(Items from a dataset)

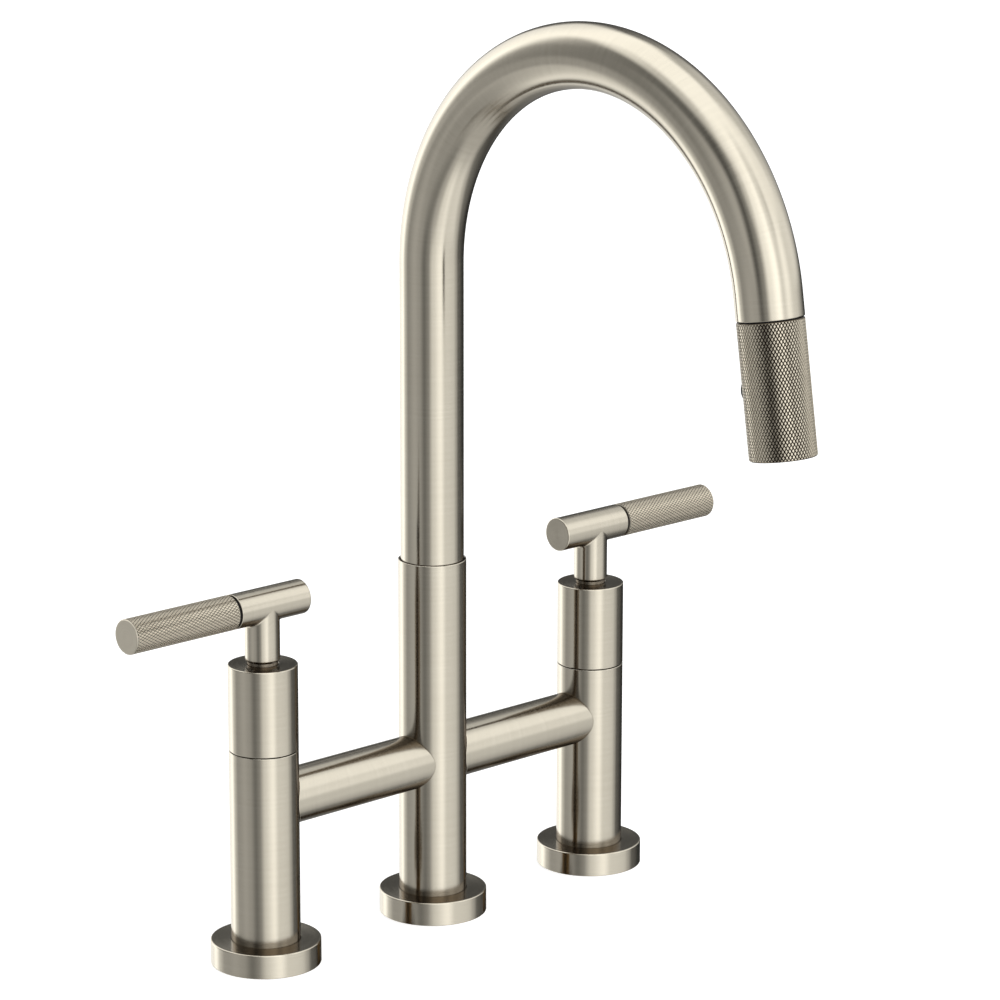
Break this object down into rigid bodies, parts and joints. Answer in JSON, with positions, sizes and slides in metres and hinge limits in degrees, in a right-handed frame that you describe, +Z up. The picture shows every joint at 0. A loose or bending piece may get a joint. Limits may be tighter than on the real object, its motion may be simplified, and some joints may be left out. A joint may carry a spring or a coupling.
{
  "type": "pull-down bridge kitchen faucet",
  "caption": "Deck-mounted bridge kitchen faucet with a swivel gooseneck, a knurled pull-down spray head and knurled lever valves on side posts.",
  "frame": {"origin": "centre column's axis at deck level, on the underside of its flange", "axes": "+Z up, -Y towards the user and the sink, +X towards the cold side"},
  "size_m": [0.3554, 0.255, 0.5332],
  "materials": {
    "brushed_nickel": "satin brushed nickel plate",
    "knurled_nickel": "diamond-knurled satin nickel plate",
    "brass": "turned brass",
    "stainless": "stainless steel",
    "black_rubber": "matt rubber",
    "ceramic": "lapped alumina ceramic",
    "white_plastic": "moulded acetal",
    "grey_plastic": "moulded grey plastic",
    "braid": "braided nylon over a flexible hose"
  },
  "bodies": {
    "deck_body": {"left_flange": "brushed_nickel", "right_flange": "brushed_nickel", "center_flange": "brushed_nickel", "flange_seals": "black_rubber", "left_post": "brushed_nickel", "right_post": "brushed_nickel", "center_column": "brushed_nickel", "left_bridge_arm": "brushed_nickel", "right_bridge_arm": "brushed_nickel", "bridge_seals": "black_rubber", "left_bonnet": "brushed_nickel", "right_bonnet": "brushed_nickel", "stem_guides": "grey_plastic", "left_cartridge": "brass", "right_cartridge": "brass", "cartridge_nuts": "brass", "cartridge_seals": "black_rubber", "fixed_discs": "ceramic", "left_shank": "brass", "right_shank": "brass", "center_shank": "brass", "mounting_washers": "stainless", "mounting_nuts": "brass", "column_manifold": "brass", "mixed_outlet_tube": "brass", "swivel_bushings": "white_plastic", "spout_set_screw": "stainless"},
    "spout": {"spout_tube": "brushed_nickel", "spout_shank": "brass", "spout_seals": "black_rubber", "dock_sleeve": "grey_plastic", "dock_magnet": "stainless", "hose_riser": "braid", "hose_coupling": "brass"},
    "hose_lead": {"hose_end": "braid", "hose_ferrule": "stainless"},
    "spray_head": {"spray_shell": "knurled_nickel", "dock_plug": "grey_plastic", "keeper_ring": "stainless", "hose_nut": "brass", "spray_core": "white_plastic", "check_valve": "white_plastic", "spray_face": "grey_plastic", "spray_nozzles": "grey_plastic", "aerator": "black_rubber", "button_spring": "stainless"},
    "button": {"spray_button": "black_rubber", "diverter_spool": "white_plastic"},
    "hot_lever": {"left_lever_hub": "brushed_nickel", "left_grip": "knurled_nickel", "left_gap_ring": "black_rubber", "left_valve_stem": "brass", "left_turning_disc": "ceramic", "left_lever_screw": "stainless"},
    "cold_lever": {"right_lever_hub": "brushed_nickel", "right_grip": "knurled_nickel", "right_gap_ring": "black_rubber", "right_valve_stem": "brass", "right_turning_disc": "ceramic", "right_lever_screw": "stainless"}
  },
  "joints": [
    {"name": "hot_lever_turn", "type": "hinge", "parent": "deck_body", "child": "hot_lever", "pos_m": [-0.1016, 0, 0.12], "axis": [0, 0, 1], "range_deg": [0, 90]},
    {"name": "cold_lever_turn", "type": "hinge", "parent": "deck_body", "child": "cold_lever", "pos_m": [0.1016, 0, 0.12], "axis": [0, 0, -1], "range_deg": [0, 90]},
    {"name": "spout_swivel", "type": "hinge", "parent": "deck_body", "child": "spout", "pos_m": [0, 0, 0.12], "axis": [0, 0, 1], "range_deg": [-180, 180]},
    {"name": "spray_pull", "type": "slide", "parent": "spout", "child": "hose_lead", "axis": [0, -0.1513, -0.9885], "range_m": [0, 0.24], "deforming": ["hose_end"]},
    {"name": "spray_turn", "type": "hinge", "parent": "hose_lead", "child": "spray_head", "pos_m": [0, -0.20697, 0.31094], "axis": [0, -0.1513, -0.9885], "continuous": true},
    {"name": "button_press", "type": "slide", "parent": "spray_head", "child": "button", "axis": [0, -0.9885, 0.1513], "range_m": [0, 0.0016], "stiffness_N_per_m": 600, "springref_m": -0.002, "deforming": ["button_spring"]}
  ]
}
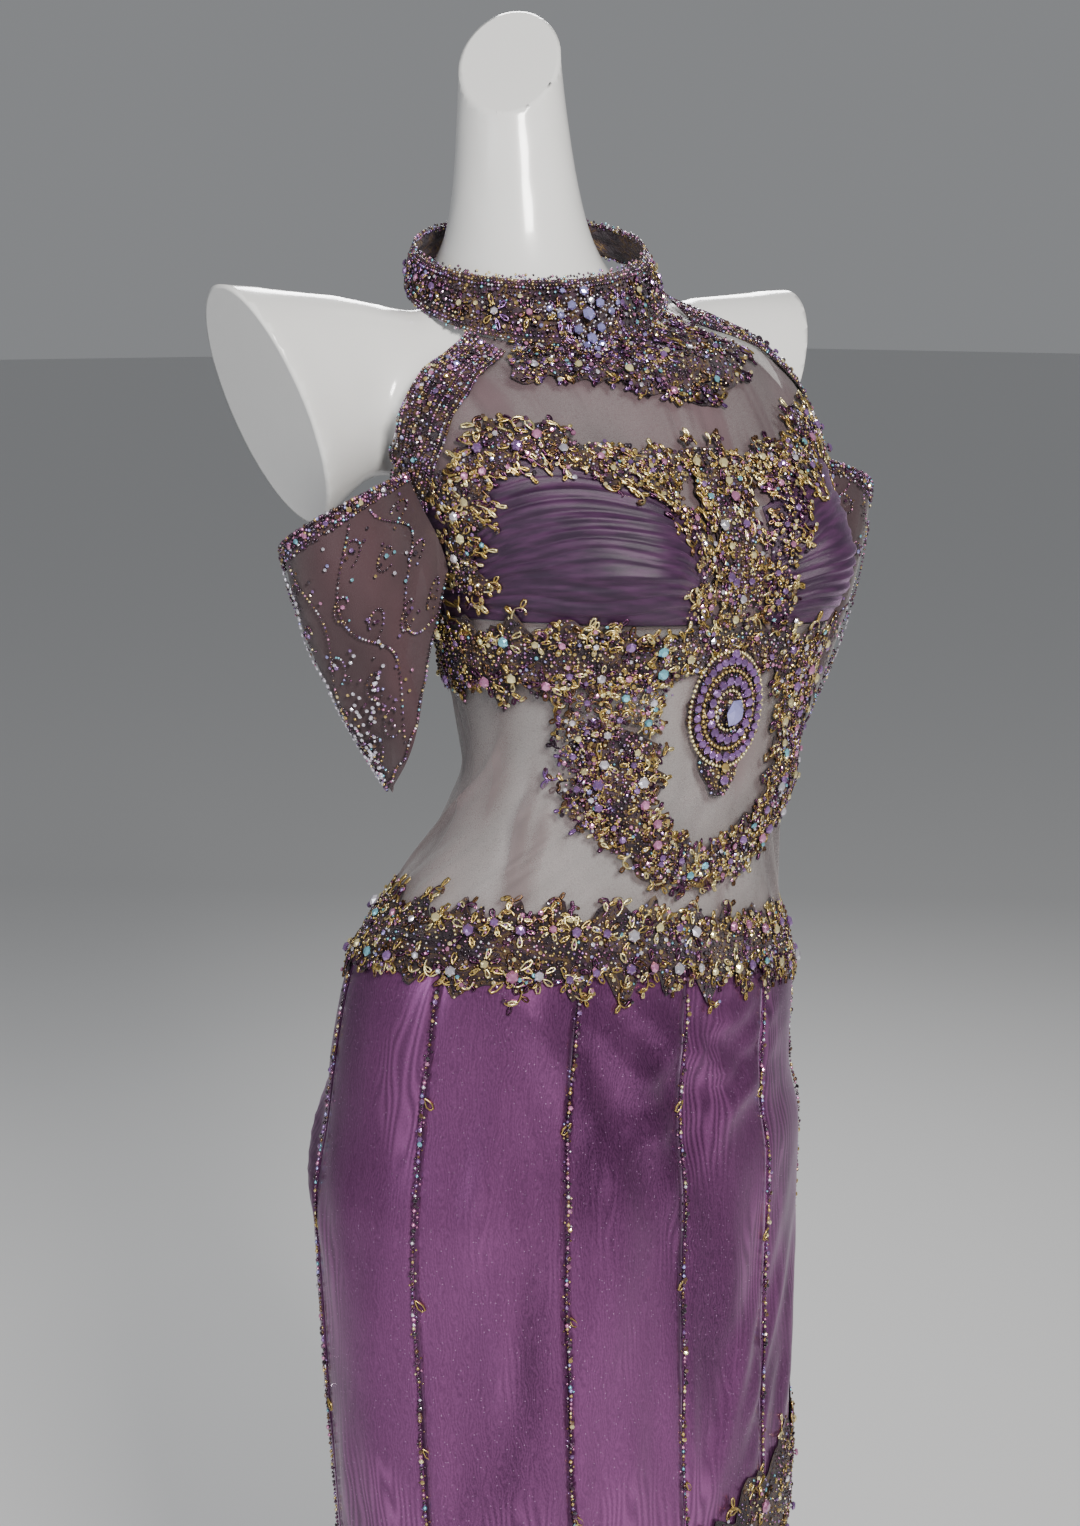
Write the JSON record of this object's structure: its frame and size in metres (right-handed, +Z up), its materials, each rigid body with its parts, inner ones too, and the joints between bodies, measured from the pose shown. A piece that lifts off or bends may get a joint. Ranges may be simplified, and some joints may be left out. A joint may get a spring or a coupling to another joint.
{
  "type": "mermaid evening dress on a limbless dress form",
  "caption": "Floor-length halter-neck mermaid dress with a sheer beaded bodice, drop cap sleeves and a flared skirt, worn by a limbless dress form on a round stand.",
  "frame": {"origin": "centre of the underside of the stand's round base, on the floor", "axes": "+Z up; -Y is the front of the dress; +X is the wearer's left"},
  "size_m": [0.878, 0.8547, 1.6068],
  "materials": {
    "satin": "satin under a fine glittering net",
    "net": "sheer fine net",
    "chiffon": "gathered chiffon",
    "beadwork": "embroidered net covered in beads and crystals",
    "form": "gloss white",
    "steel": "brushed"
  },
  "bodies": {
    "root": {"gore_front_right": "satin", "gore_side_front_right": "satin", "gore_side_right": "satin", "gore_side_back_right": "satin", "gore_back_right": "satin", "gore_front_left": "satin", "gore_side_front_left": "satin", "gore_side_left": "satin", "gore_side_back_left": "satin", "gore_back_left": "satin", "midriff_front": "net", "midriff_back_left": "net", "midriff_back_right": "net", "centre_front": "net", "yoke": "net", "sleeve_left": "net", "sleeve_right": "net", "cup_left": "chiffon", "cup_right": "chiffon", "back_left": "chiffon", "back_right": "chiffon", "collar_button_lower": "chiffon", "collar_button_upper": "chiffon", "collar": "beadwork", "armhole_band_right": "beadwork", "armhole_band_left": "beadwork", "cup_applique_right": "beadwork", "cup_applique_left": "beadwork", "midriff_applique_right": "beadwork", "midriff_applique_left": "beadwork", "centre_applique": "beadwork", "medallion": "beadwork", "neck_applique": "beadwork", "underbust_applique": "beadwork", "waist_applique_front": "beadwork", "waist_applique_back_left": "beadwork", "waist_applique_back_right": "beadwork", "knee_applique_left": "beadwork", "knee_applique_right": "beadwork", "form_body": "form", "stand_base": "steel", "stand_pole": "steel"}
  },
  "joints": []
}
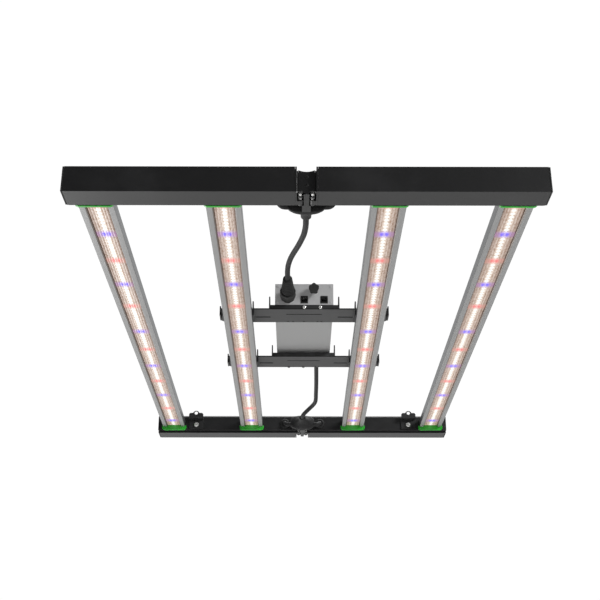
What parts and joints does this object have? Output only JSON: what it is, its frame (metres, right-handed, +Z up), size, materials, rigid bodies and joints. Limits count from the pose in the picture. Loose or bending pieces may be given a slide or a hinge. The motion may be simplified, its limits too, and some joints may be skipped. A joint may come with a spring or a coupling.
{
  "type": "led grow light",
  "caption": "Folding LED grow light: light bars between two black rails with centre hinges, and a driver with dimmer on cross brackets.",
  "frame": {"origin": "centre of the plan, in the plane of the rails' undersides", "axes": "+X along the rails towards the half that folds, +Y along the light bars away from the dimmer knob, +Z up, away from the lamp side"},
  "size_m": [0.6, 1.066, 0.0683],
  "materials": {
    "rail_black": "satin black anodised aluminium",
    "black_plastic": "fine moulded texture",
    "black_rubber": "matt moulded PVC",
    "dark_sheet": "satin dark grey powder coat",
    "steel": "bright zinc-plated steel",
    "bar_aluminium": "satin anodised extrusion",
    "driver_aluminium": "satin silver-grey",
    "led_board": "white solder mask with lit warm-white diodes",
    "clear_lens": "clear ribbed polycarbonate",
    "green_plastic": "moulded green plastic",
    "circuit_board": "green solder mask"
  },
  "bodies": {
    "left_half": {"rail_front_left": "rail_black", "end_cap_front_left": "black_plastic", "hinge_fitting_front_left": "rail_black", "hanger_front_left": "dark_sheet", "cross_bracket_front": "dark_sheet", "driver_cord_front": "black_rubber", "rail_rear_left": "rail_black", "end_cap_rear_left": "black_plastic", "hinge_fitting_rear_left": "rail_black", "hanger_rear_left": "dark_sheet", "cross_bracket_rear": "dark_sheet", "driver_cord_rear": "black_rubber", "bar_1_heatsink": "bar_aluminium", "bar_1_led_board": "led_board", "bar_1_lens": "clear_lens", "bar_1_end_plate_front": "green_plastic", "bar_1_end_plate_rear": "green_plastic", "bar_2_heatsink": "bar_aluminium", "bar_2_led_board": "led_board", "bar_2_lens": "clear_lens", "bar_2_end_plate_front": "green_plastic", "bar_2_end_plate_rear": "green_plastic", "driver_case": "driver_aluminium", "driver_front_panel": "driver_aluminium", "driver_rear_panel": "driver_aluminium", "driver_circuit_board": "circuit_board", "output_socket": "black_plastic", "cord_plug": "black_rubber", "dimming_port_left": "black_plastic", "dimming_port_right": "black_plastic", "mains_inlet": "black_plastic", "rear_cord_gland": "black_plastic"},
    "hinge_links": {"hinge_link_front": "rail_black", "hinge_link_rear": "rail_black", "hinge_pin_front_left": "steel", "hinge_pin_front_right": "steel", "hinge_pin_rear_left": "steel", "hinge_pin_rear_right": "steel", "cable_splitter_front": "black_rubber", "cable_splitter_rear": "black_rubber"},
    "right_half": {"rail_front_right": "rail_black", "rail_rear_right": "rail_black", "end_cap_front_right": "black_plastic", "end_cap_rear_right": "black_plastic", "hinge_fitting_front_right": "rail_black", "hinge_fitting_rear_right": "rail_black", "hanger_front_right": "dark_sheet", "hanger_rear_right": "dark_sheet", "bar_3_heatsink": "bar_aluminium", "bar_3_led_board": "led_board", "bar_3_lens": "clear_lens", "bar_3_end_plate_front": "green_plastic", "bar_3_end_plate_rear": "green_plastic", "bar_4_heatsink": "bar_aluminium", "bar_4_led_board": "led_board", "bar_4_lens": "clear_lens", "bar_4_end_plate_front": "green_plastic", "bar_4_end_plate_rear": "green_plastic"},
    "knob": {"dimmer_knob": "black_plastic"},
    "coupling_nut": {"coupling_nut": "black_plastic"}
  },
  "joints": [
    {"name": "fold_at_left_pins", "type": "hinge", "parent": "left_half", "child": "hinge_links", "pos_m": [-0.0076, 0, 0.0041], "axis": [0, 1, 0], "range_deg": [0, 90], "deforming": ["cable_splitter_front", "cable_splitter_rear", "driver_cord_front", "driver_cord_rear"]},
    {"name": "fold_at_right_pins", "type": "hinge", "parent": "hinge_links", "child": "right_half", "pos_m": [0.0076, 0, 0.0041], "axis": [0, 1, 0], "range_deg": [0, 90], "deforming": ["cable_splitter_front", "cable_splitter_rear"]},
    {"name": "dimmer_turn", "type": "hinge", "parent": "left_half", "child": "knob", "pos_m": [0.0153, -0.115, 0.056], "axis": [0, -1, 0], "range_deg": [-150, 150]},
    {"name": "coupling_nut_turn", "type": "hinge", "parent": "left_half", "child": "coupling_nut", "pos_m": [-0.026, -0.121, 0.046], "axis": [0, -1, 0], "range_deg": [0, 360]}
  ]
}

- [WHAT NEEDS TO BE DONE] Compute how many lines include the string "down", then give that number by itself.

- [WRITTEN RESPONSE] 3